Mrs. Washington's descendants recorded that she wore a gown of yellow silk damask with a petticoat of cream silk highlighted with interwoven silver threads. The sample they have in the museum looks nothing like this gown. Note: the two young children in the picture are hers from a previous marriage. 


Martha Washington was born Martha Dandridge on June 2, 1731, in New Kent County, Virginia, on the Chestnut Grove plantation. She was raised and educated with an emphasis on skills seen as integral to running a household, though also taught reading, writing and mathematics.

Marriage and Estate

At 18 years old, Martha wed Daniel Parke Custis, a rich plantation owner, in 1749. The couple would have four children, though only two, Jack and Patsy, lived past childhood. Custis himself died in the summer of 1757, and Martha inherited his 15,000-acre estate. 

Meeting George Washington

She later met Colonel George Washington at a Williamsburg, Virginia cotillion, and the two wed in 1759. Martha and her two children moved to Washington's Mount Vernon, Virginia plantation, where the family became known for their social events and upscale lifestyle, though they suffered financial setbacks as well.
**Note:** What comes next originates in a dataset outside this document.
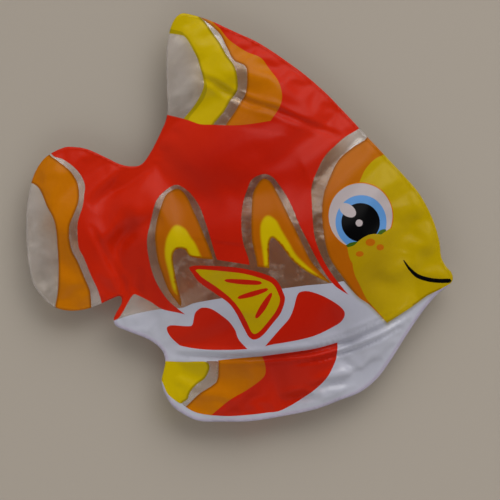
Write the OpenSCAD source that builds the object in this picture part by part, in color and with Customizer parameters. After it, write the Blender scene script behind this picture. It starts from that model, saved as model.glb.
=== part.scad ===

She experienced tremendous loss with the deaths of her two surviving children: Patsy died from epilepsy during her teens and Jack succumbed to "camp fever" while enlisted as a soldier. She also dealt with the complication of slaves from those of her father's to those of her husbands which George inherited when he married her. In his July 1790 will, written a year after he became President of the United States in April 1789 and nine years before his death in December 1799, George Washington left directions for the emancipation, after Martha Washington's death, of all the slaves that he owned.  Of the 318 slaves at Mount Vernon in 1799, fewer than half, 123 individuals, belonged to George Washington. His will stipulated that his slaves were not to be freed until Martha's death because of his desire to preserve the families of those who had intermarried with Martha's dower slaves. In accordance with state law, Washington stipulated in his will that elderly slaves or those who were too sick to work were to be supported throughout their lives by his estate. Children without parents, or those whose families were too poor or indifferent to see to their education, were to be bound out to masters and mistresses who would teach them reading, writing, and a useful trade, until they were ultimately freed at the age of 25.


Two and a half years after the death of her husband, Martha died on May 22, 1802 at the age of 70.

Following her death, Martha was interred in George Washington's tomb vault at Mount Vernon. In 1831, the surviving executors of Washington's estate removed the bodies of George and Martha Washington and those of other members of the family from the old vault to a similar structure within the present enclosure at Mount Vernon.



4 comments:

Mari said...

That was very interesting!

My Tata's Cottage said...

I like to see all the different posts everyone shares. Makes for good reading. Thank you for sharing and have a wonderful week. HUGS and LOVE

I'm mostly known as 'MA' said...

Yes, very interesting indeed. What a good study to pursue. Our first ladies had a lot of special attributes.

Debbie said...

i enjoyed this!! martha living to 70, thats a good long life for back in those days!! it looks like her dress was pretty!!!